Task brief: Lift out each line of the data that holds "names".

Input data:
━━━━━━━━━━━━━━━━━━━━
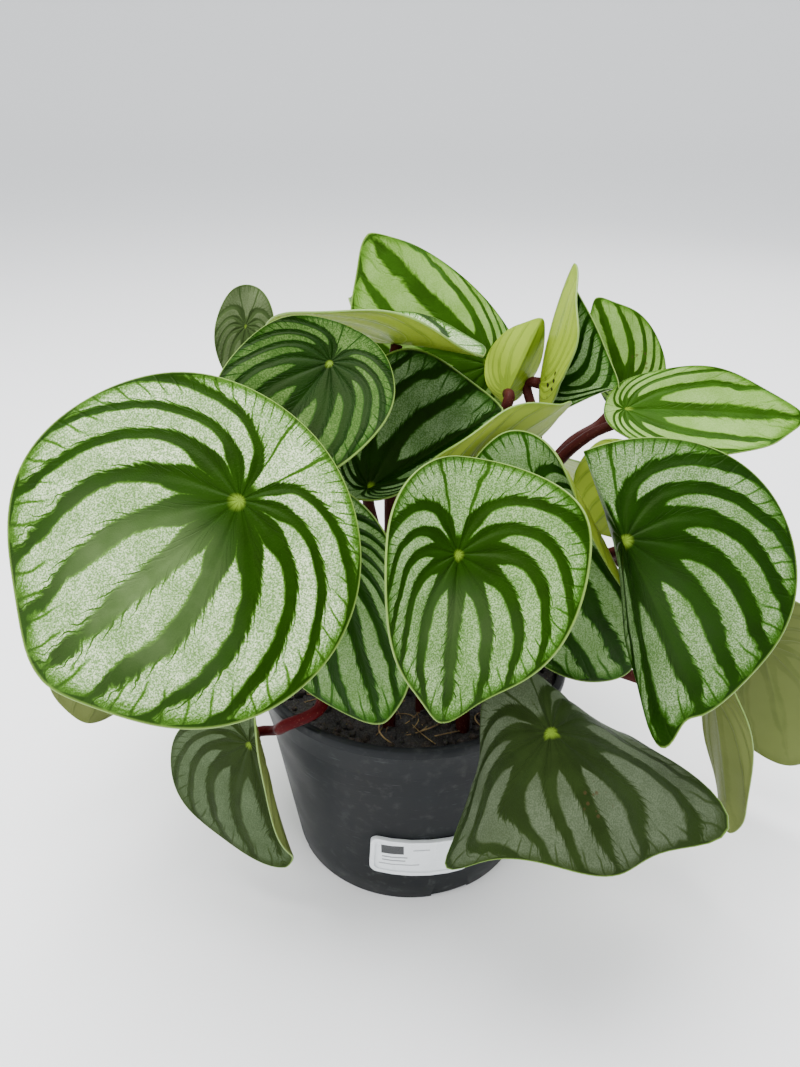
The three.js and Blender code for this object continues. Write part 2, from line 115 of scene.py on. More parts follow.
LEAVES = [
    new_leaf("front_left", (-46, -68, 184), (-98, -92, 145), (-96, 36), (-18, -22), (48, 53), 26,
             left=(2, -16), right=(2, -14), bend=-10, back=6, egg=(0, -0.04), point=0.1,
             via=[(-30, -22, 130), (-38, -38, 176)]),
    new_leaf("front_centre", (12, -62, 164), (8, -84, 122), (-76, 32), (4, -30), (38, 25), 28,
             left=(6, 54), right=(10, 30), bend=-22, back=10, egg=(0.25, 0.1), point=0.16),
    new_leaf("front_right", (62, -50, 162), (83, -80, 121), (-90, 30), (30, -16), (48, 22), 29,
             left=(0, -14), right=(-80, -30), bend=-12, open=0.5, egg=(0.05, -0.3),
             lobes=[(-0.5, 0.3, 0.22)], shift=5, via=[(42, -10, 120), (69, -26, 145)]),
    new_leaf("low_front", (40, -78, 113), (58, -101, 82), (-88, 56), (18, -38), (46, 44), 27,
             left=(-20, -78), right=(-18, -80), bend=-30, back=-30, egg=(0, -0.3), point=0.34,
             open=0.75, drop=0.5,
             lobes=[(0.52, 0.6, 0.3), (0.47, 0.26, 0.14), (-0.88, 0.14, 0.3), (-0.82, 0.16, 0.14)]),
    new_leaf("between_front", (-23, -46, 156), (-10, -66, 106), (-112, 26), (-8, -38), (21, 34), 20,
             left=(8, 14), right=(0, -14), bend=-8),
    new_leaf("low_left", (-57, -40, 74), (-47, -48, 20), (-104, 16), (-32, -24), (13, 37), 15,
             left=(0, 120), right=(0, -12), bend=-8, back=-10, egg=(0, 0.1),
             via=[(-31, -46, 94.5), (-43.2, -46.5, 87.5), (-48, -37, 77)]),
    new_leaf("back_left_small", (-61, 45, 199), (-64, 38, 178), (-86, 24), (-22, 16), (11, 11), 15,
             both=(4, 10), bend=-6, back=4),
    new_leaf("upper_left", (-24, -30, 209), (-48, -62, 187), (-84, 46), (-12, -10), (26, 23), 13,
             left=(10, 14), right=(6, 8), bend=6, back=10, via=[(-28, -8, 160), (-30, -18, 190)]),
    new_leaf("upper_flat", (-5, 4, 205), (-50, 17, 202), (94, 64), (-8, 4), (32, 24), 29, left=(2, 12),
             right=(22, 18), bend=-8, back=-10),
    new_leaf("top_back", (29, 36, 187), (-16, 54, 230), (-104, 32), (8, 14), (36, 17), 16, left=(0, -8),
             right=(-6, -30), bend=-8, back=-4, point=0.14),
    new_leaf("middle", (-14, -22, 165), (30, 0, 184), (-100, 50), (-3, -19), (36, 11), 9, left=(14, 44),
             right=(20, 20), bend=16, back=24, egg=(-0.1, 0)),
    new_leaf("middle_edge", (18, -18, 167), (53, -2, 186), (104, 46), (9, -9), (22, 24), 20,
             left=(6, 14), right=(6, 20), bend=14, back=10, point=0.14),
    new_leaf("behind_centre", (40, -31, 161), (74, -36, 101), (-100, 34), (18, -20), (19.5, 30), 29,
             left=(4, 165), right=(4, 14), flat=(9, 0), bend=-16, back=10),
    new_leaf("young_cupped", (34, 20, 182), (45, 26, 207), (80, 14), (16, 3), (14, 14), 4,
             left=(44, 20), right=(30, 20), bend=10, back=10, point=0.16, via=[(25, 17, 150)]),
    new_leaf("upright_folded", (46, 22, 185), (56, 34, 224), (-54, 8), (22, 12), (22, 23), 13,
             left=(64, 6), right=(62, 6), bend=20, back=30, egg=(0.05, 0.75), point=0.14,
             via=[(45, 16, 166)]),
    new_leaf("right_back", (83, 48, 174), (71, 60, 206), (-96, 26), (26, 22), (14, 18), 12,
             left=(-40, -30), right=(0, -8), bend=-8, back=-6, point=0.14, shift=-4,
             via=[(57, 30, 155), (78, 55, 158)]),
    new_leaf("right_flat", (72, 4, 182), (131, 0, 180), (-96, 52), (30, 2), (16, 19), 7, both=(6, 8),
             bend=-12, point=0.14, via=[(50, 10, 156), (62, 8, 171)]),
    new_leaf("right_inner", (76, -8, 161), (60, -14, 146), (70, 18), (38, 10), (20, 20), 10,
             both=(4, 10), bend=-10, point=0.1, via=[(68, 2, 120), (74, -20, 142)]),
    new_leaf("low_right", (138, 6, 85), (157, -6, 30), (60, 14), (42, -2), (34, 32), 22, both=(0, 14),
             bend=-14),
    new_leaf("low_right_front", (110, -24, 85), (120, -42, 31), (24, 12), (40, -23), (13, 13), 16,
             both=(6, 12), bend=-8),
    new_leaf("low_left_back", (-102, -4, 95), (-124, -18, 64), (110, 30), (-38, -6), (30, 30), 18,
             both=(4, 10), bend=-12),
    new_leaf("left_side", (-84, 16, 142), (-124, 26, 118), (175, 50), (-33, 8), (28, 28), 20,
             both=(4, 8), bend=-16),
    new_leaf("back_left", (-62, 62, 146), (-92, 94, 112), (130, 46), (-22, 28), (32, 30), 24,
             both=(4, -8), bend=-16),
    new_leaf("back_centre", (-4, 84, 146), (-10, 122, 110), (92, 46), (-4, 36), (34, 34), 20,
             both=(4, -8), bend=-16),
    new_leaf("back_low_left", (-44, 84, 96), (-58, 108, 54), (116, 30), (-16, 42), (28, 28), 20,
             both=(4, -8), bend=-14),
    new_leaf("back_right", (52, 74, 136), (80, 108, 102), (52, 44), (18, 31), (32, 32), 24,
             both=(4, -8), bend=-16),
    new_leaf("back_low_right", (30, 96, 92), (40, 122, 54), (76, 34), (10, 44), (26, 26), 18,
             both=(4, -8), bend=-14),
    new_leaf("back_top", (2, 66, 186), (-22, 92, 200), (110, 66), (-6, 24), (24, 24), 16, both=(4, 8),
             bend=-12, point=0.14),
]


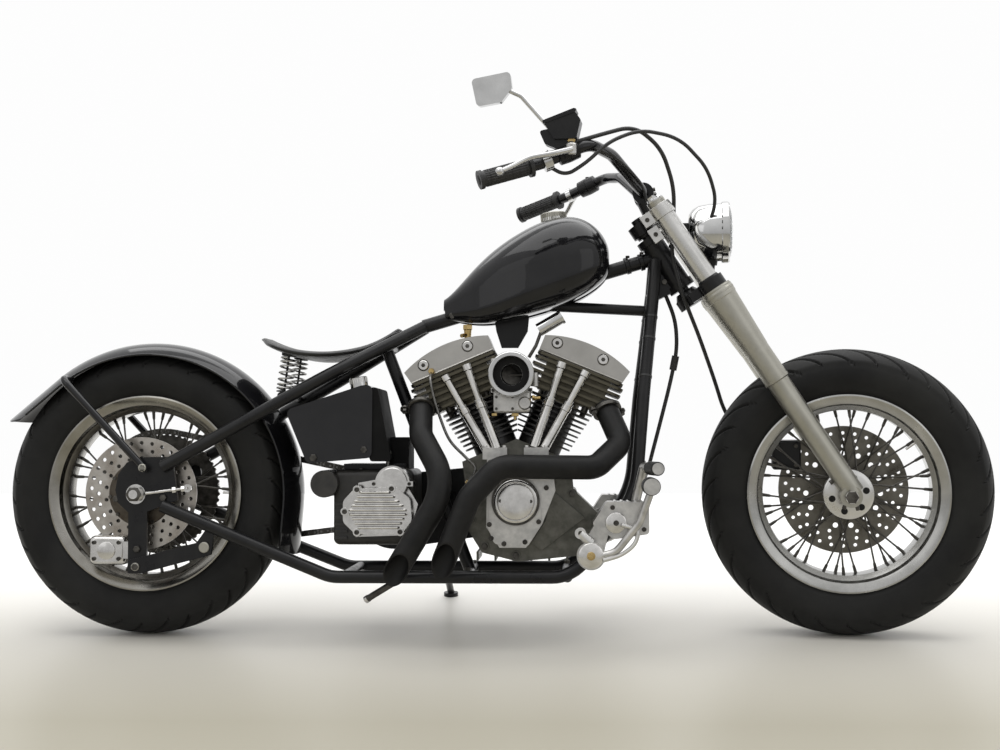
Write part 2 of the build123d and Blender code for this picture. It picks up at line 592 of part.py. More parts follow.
def controls():
    parts = BODIES["chassis"]
    body = plate([(1044, 310), (1133, 308), (1133, 242), (1060, 231), (1012, 262)], -232, 70)
    body = fillet(body.edges().filter_by(Axis.Y), 8)
    body += rod((1063, -240, 266), (1063, -230, 266), 20) + rod((1040, -163, 262), (1040, -120, 262), 18)
    body += rod((1010, -244, 197), (1010, -226, 197), 30) + plate([(990, 214), (1022, 268), (1052, 262), (1036, 196)],
                                                                   -226, 30)
    arm = bent([(1018, -240, 193), (1062, -246, 205), (1112, -256, 268), (1134, -264, 330)], [40, 50], 8)
    pad = rod((1134, -240, 344), (1134, -316, 344), 17)
    peg = rod((1128, -160, 380), (1146, -330, 381), 12) + rod((1124, -190, 380), (1106, -172, 300), 10)
    control = body + arm + pad + peg
    control -= parts["frame_cradle_right"]
    parts["forward_control_right"] = control
    left = mirrored(body + arm + pad + peg) - parts["frame_cradle_left"]
    parts["forward_control_left"] = left
    caliper = block((-111, -106, 163), (-24, -59, 229), 14) - rod((0, -84, 322), (0, -72, 322), 132)
    caliper += plate([(-60, 178), (-60, 216), (12, 216), (12, 178)], -107, 6)
    caliper += plate([(-10, 152), (-10, 172), (142, 211), (168, 245), (176, 238), (168, 192), (14, 151)], -127, 10)
    caliper += rod((4, -130, 162), (4, -127, 162), 9)
    caliper -= parts["frame_rear_stays"] + parts["frame_cradle_right"]
    parts["rear_caliper"] = caliper


STAND_PIVOT = Vector(690, 166, 120)
STAND_FOOT = Vector(664, 372, 0)
STAND_KNEE = Vector(663, 296, 96)
STAND_STOWED = Vector(-190, 16, -22)  # the leg's direction when it is folded back
STAND_DOWN = Vector(STAND_FOOT.X, STAND_FOOT.Y, STAND_FOOT.Y * tan(radians(LEAN_DEG))) - STAND_PIVOT
STAND_AXIS = STAND_DOWN.cross(STAND_STOWED).normalized()
STAND_RANGE = (0, 74)


def stand():
    floor_rise = STAND_FOOT.Y * tan(radians(LEAN_DEG)) + FLOOR / cos(radians(LEAN_DEG))
    foot = Vector(STAND_FOOT.X, STAND_FOOT.Y, floor_rise)
    up = Vector(0, -sin(radians(LEAN_DEG)), cos(radians(LEAN_DEG)))
    leg = bent([STAND_PIVOT, STAND_KNEE, foot + up * 9.5], [70], 8.5)
    leg += Plane(origin=foot, z_dir=up) * Cylinder(18, 9, align=(Align.CENTER, Align.CENTER, Align.MIN))
    leg += Pos(*STAND_PIVOT) * Sphere(15)
    leg += rod(STAND_PIVOT - STAND_AXIS * 14.5, STAND_PIVOT + STAND_AXIS * 14.5, 9)
    BODIES["side_stand"]["side_stand"] = leg


# Cables


def cable(points, radius):
    """A cable whose arcs are as large as their two runs allow."""
    points = [Vector(p) for p in points]
    radii = []
    for before, at, after in zip(points, points[1:], points[2:]):
        half_turn = radians((at - before).get_angle(after - at)) / 2
        radii.append(round(0.45 * min((at - before).length, (after - at).length) / tan(half_turn), 1))
    print("cable radii", radii)
    return bent(points, radii, radius)


THROTTLE_ROUTE = [(948, -298, 1034), (986, -293, 1012), (1030, -285, 1040), (1076, -274, 1084), (1140, -246, 1112),
                  (1222, -192, 1102), (1284, -112, 1044), (1304, -72, 976), (1282, -44, 916)]
BRAKE_ROUTE = [(990, -290, 1078), (1058, -270, 1100), (1128, -238, 1122), (1184, -180, 1082), (1210, -112, 1006),
               (1208, -60, 934), (1202, -46, 862), (1221, -48, 790), (1237, -43, 744), (1264, 8, 676),
               (1300, 62, 572), (1322, 78, 498), (1372, 84, 432), (1440, 84, 424)]
SWITCH_ROUTE = [(1004, -284, 1068), (1052, -250, 1084), (1110, -178, 1044), (1142, -92, 1012), (1156, -66, 946)]
CLUTCH_ROUTE = [(1184, 8, 784), (1212, 22, 716), (1216, 34, 650), (1200, 46, 570), (1172, 60, 460), (1144, 84, 350),
                (1100, 128, 262)]


def cables():
    steering = BODIES["steering"]
    held = [steering[name] for name in ("hand_controls", "headlamp", "fork_clamps", "front_caliper", "handlebar")]
    runs = [cable(THROTTLE_ROUTE, 4), cable(BRAKE_ROUTE, 4.5), cable(SWITCH_ROUTE, 3)]
    for other in held:
        runs = [largest(run - other) for run in runs]
    steering["steering_cables"] = Compound(runs)
    chassis = BODIES["chassis"]
    clutch = cable(CLUTCH_ROUTE, 4.5) + rod((1212.6, 36, 634), (1206.4, 41, 602), 8.5)
    for other in ("frame_backbone", "frame_cradle_left"):
        clutch = largest(clutch - chassis[other])
    chassis["clutch_cable"] = clutch


def build():
    rear_wheel()
    front_wheel()
    frame()
    tank()
    seat()
    fender()
    oil_tank()
    engine()
    gearbox()
    exhausts()
    fork()
    bars()
    controls()
    stand()
    cables()
    band = chain_band(7, CHAIN_PLANE - 9, 4.6) + chain_band(7, CHAIN_PLANE + 4.4, 4.6)
    BODIES["chassis"]["chain"] = band


STEERED = ("steering", "front_wheel")
STEER = Pos(*AXIS_FOOT) * Location((0, 0, 0), tuple(AXIS_UP), STEER_DEG) * Pos(*-AXIS_FOOT)
LEAN = Rot(-LEAN_DEG, 0, 0)


def placed():
    """Each node turned where it is steered and leaned, then all moved to stand over the origin."""
    nodes = {}
    for body, parts in BODIES.items():
        for name, shape in parts.items():
            nodes[name] = (LEAN * STEER if body in STEERED else LEAN) * shape
    box = Compound(list(nodes.values())).bounding_box()
    centring = Pos(-box.center().X, -box.center().Y, -box.min.Z)
    return {name: centring * shape for name, shape in nodes.items()}, centring


build()
nodes, CENTRING = placed()
os.makedirs("parts", exist_ok=True)
for name, shape in nodes.items():
    export_step(shape, f"parts/{name}.step")
for name in ("rear_tyre", "front_tyre", "side_stand"):
    print(name, "lowest", round(nodes[name].bounding_box().min.Z, 2))
print("centring", CENTRING.position)
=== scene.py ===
"""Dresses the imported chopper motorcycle: finishes for the CAD nodes, and the small forms left out of them.

Shapes are drawn in the machine's own upright millimetres (+X forward, +Y left, +Z up, rear axle above X = 0).
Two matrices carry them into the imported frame: BIKE for what only leans, STEERED for what the bars turn too.
"""

import json
from math import atan2, cos, hypot, pi, radians, sin, tan

import bmesh
import bpy
from mathutils import Matrix, Vector
import numpy as np


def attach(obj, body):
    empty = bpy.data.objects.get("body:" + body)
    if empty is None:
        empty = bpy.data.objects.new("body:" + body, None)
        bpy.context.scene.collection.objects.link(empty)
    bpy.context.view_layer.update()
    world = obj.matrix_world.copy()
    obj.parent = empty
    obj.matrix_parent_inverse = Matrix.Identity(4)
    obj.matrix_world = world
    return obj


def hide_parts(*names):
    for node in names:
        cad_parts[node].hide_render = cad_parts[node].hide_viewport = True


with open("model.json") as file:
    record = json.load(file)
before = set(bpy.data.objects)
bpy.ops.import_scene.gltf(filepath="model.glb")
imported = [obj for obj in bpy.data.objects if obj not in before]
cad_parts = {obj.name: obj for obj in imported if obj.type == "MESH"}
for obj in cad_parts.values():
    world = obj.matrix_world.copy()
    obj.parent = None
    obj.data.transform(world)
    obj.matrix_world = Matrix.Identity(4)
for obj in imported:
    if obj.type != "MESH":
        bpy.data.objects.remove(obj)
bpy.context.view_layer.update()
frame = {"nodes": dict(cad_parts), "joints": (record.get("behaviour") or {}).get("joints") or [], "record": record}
NODES = frame["nodes"]
JOINTS = {joint["name"]: joint for joint in frame["joints"]}
SCENE = bpy.context.scene

# The machine's driving dimensions, in millimetres and degrees

WHEELBASE = 1589.0
TYRE_RADIUS = 322.0
TYRE_HALF_WIDTH = 64.0
RAKE_DEG = 33.5
AXIS_OFFSET = 55.0
STEER_DEG = -6.2
LEAN_DEG = 7.0
FRONT_AXLE_HEIGHT = 322.8
FORK_SPREAD = 95.0
FORK_AHEAD = 56.0
BANK_DEG = 22.5
CRANK = Vector((848, 0, 307))
CHAIN_PLANE = 93.0
RIGHT, LEFT = -1, 1
OUT_RIGHT, OUT_LEFT = Vector((0, -1, 0)), Vector((0, 1, 0))
SIDES = ((RIGHT, OUT_RIGHT), (LEFT, OUT_LEFT))
SIDEWAYS, UP = OUT_LEFT, Vector((0, 0, 1))

AXIS_UP = Vector((-sin(radians(RAKE_DEG)), 0, cos(radians(RAKE_DEG))))
AXIS_AHEAD = Vector((cos(radians(RAKE_DEG)), 0, sin(radians(RAKE_DEG))))
AXIS_FOOT = Vector((WHEELBASE - AXIS_OFFSET, 0, TYRE_RADIUS))
REAR_AXLE = Vector((0, 0, TYRE_RADIUS))
FRONT_AXLE = Vector((WHEELBASE, 0, FRONT_AXLE_HEIGHT))

LEAN = Matrix.Rotation(radians(-LEAN_DEG), 4, "X")
CENTRING = Vector(JOINTS["rear_wheel_spin"]["pos_m"]) - LEAN @ (REAR_AXLE / 1000)
BIKE = Matrix.Translation(CENTRING) @ LEAN @ Matrix.Scale(0.001, 4)
STEER = Matrix.Translation(AXIS_FOOT) @ Matrix.Rotation(radians(STEER_DEG), 4, AXIS_UP)
STEERED = BIKE @ STEER @ Matrix.Translation(-AXIS_FOOT)
STEERED_BODIES = ("steering", "front_wheel")


def on_axis(along, ahead=0.0, side=0.0):
    """A point given along the steering axis from axle height, ahead of it, and to the left."""
    return AXIS_FOOT + AXIS_UP * along + AXIS_AHEAD * ahead + Vector((0, side, 0))


# Camera, backdrop and light

CAMERA_AT = Vector((0.956779, -3.075126, 0.817136))
CAMERA_YAW, CAMERA_PITCH, CAMERA_ROLL = 0.04729, 0.0733, -0.00785
CAMERA_LENS = 49.505
FLOOR_DEPTHS = (-0.75, 0.10, 0.75, 1.8)  # metres along Y, nearest first
# painted shade and light: the tones darken towards the camera as the light falls off over the floor, and the pale
# tones behind are raised to lift the shade under the machine
FLOOR_TONES = ((0.42, 0.395, 0.32), (0.765, 0.745, 0.695), (0.955, 0.95, 0.93), (0.965, 0.965, 0.96))
FLOOR_ROUGHNESS = (0.32, 0.48)
WALL_AT = 1.87
WALL_LIGHT = (0.88, 0.985)  # as it lights the machine, and as it is seen
STAGE_HALF_WIDTH, STAGE_FRONT, WALL_HEIGHT = 14.0, 9.0, 9.0
WORLD_HEIGHTS, WORLD_LIGHT = (-0.55, 0.75), (0.36, 0.95)  # of a ray's direction, and the light from there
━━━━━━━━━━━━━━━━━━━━
Task result:
def hide_parts(*names):
    for node in names:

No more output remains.